「雑兵たちの戦場」を読んで(2020/09/08)

終日、この本と格闘・・・
戦争反対が叫ばれる中、なぜか戦国武将は英雄として扱われる矛盾。

もしかすると戦国時代の戦いは、先の大戦のように周辺諸国の民衆に対して被害をもたらすことが無く、武将や武士、侍だけの戦いであったのか?
いやいやそんなことは無いやろ・・・
やっと探しあてた書籍がこれ。

日本は対外的に戦争をしたことが無く、戦場で和歌を詠み合う平和な国・・・とする向きもあるが・・・

1600年代の日本は、ヨーロッパ列強にとっても(本国から離れていることもあり)、東洋でも随一を誇る、傭兵・武器、奴隷の調達国であった。マニラ総督府が、朝鮮の次はマニラか・・と危機感を抱くほどの軍事力を保持していた。

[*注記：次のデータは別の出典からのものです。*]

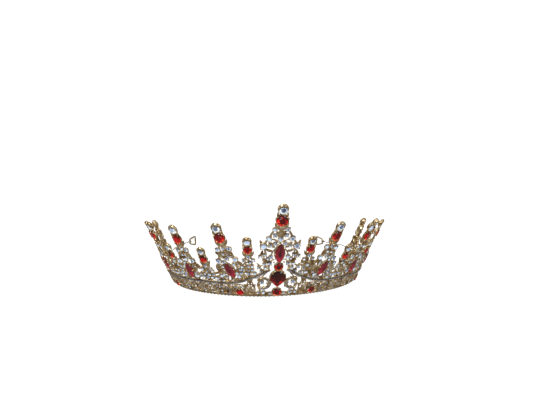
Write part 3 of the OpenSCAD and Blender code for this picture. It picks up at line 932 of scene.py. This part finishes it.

奴隷と書くと、えっ?と感じる向きもあろうが、要は戦乱の中で戦利品となった女性や子供である。人身売買は雑兵たちにとって、効率的なビジネスであった。

鎖国については、ある意味、ヨーロッパ諸外国同士のいざこざ(日本参戦のオファー)に巻き込まれるのを恐れて踏み切った・・・と見ても良い。

これを題材にすれば、戦国時代を設定した反戦映画が作れる。
そんな内容である。

でもまぁ、そんな映画やドラマ、誰も観ないやろ。
面白くないんやろな。

しかし、なぜ戦国武将は愛すべきクリーンなイメージなのだろう・・・

 

さて、「雑兵たちの戦場」を読むと、映画「七人の侍」が、妙なリアリティをもって感じられる。
七人の侍」については、いわずもがな・・ではあるが、僕にとっては、わざわざ劇場にまで出向いて観た思い出の作品でもある。
「雑兵たちの戦場」から鑑みた視点で「七人の侍」を観ると、やや現代史観的な「武士・侍」寄りの視点になっているが、実際の戦国時代の主人公は、三船敏郎演じる「菊千代」のような雑兵達であったといえる。
また、「農村」も受け身ではなく、避難場所として積極的に自分達の山城を構築していた。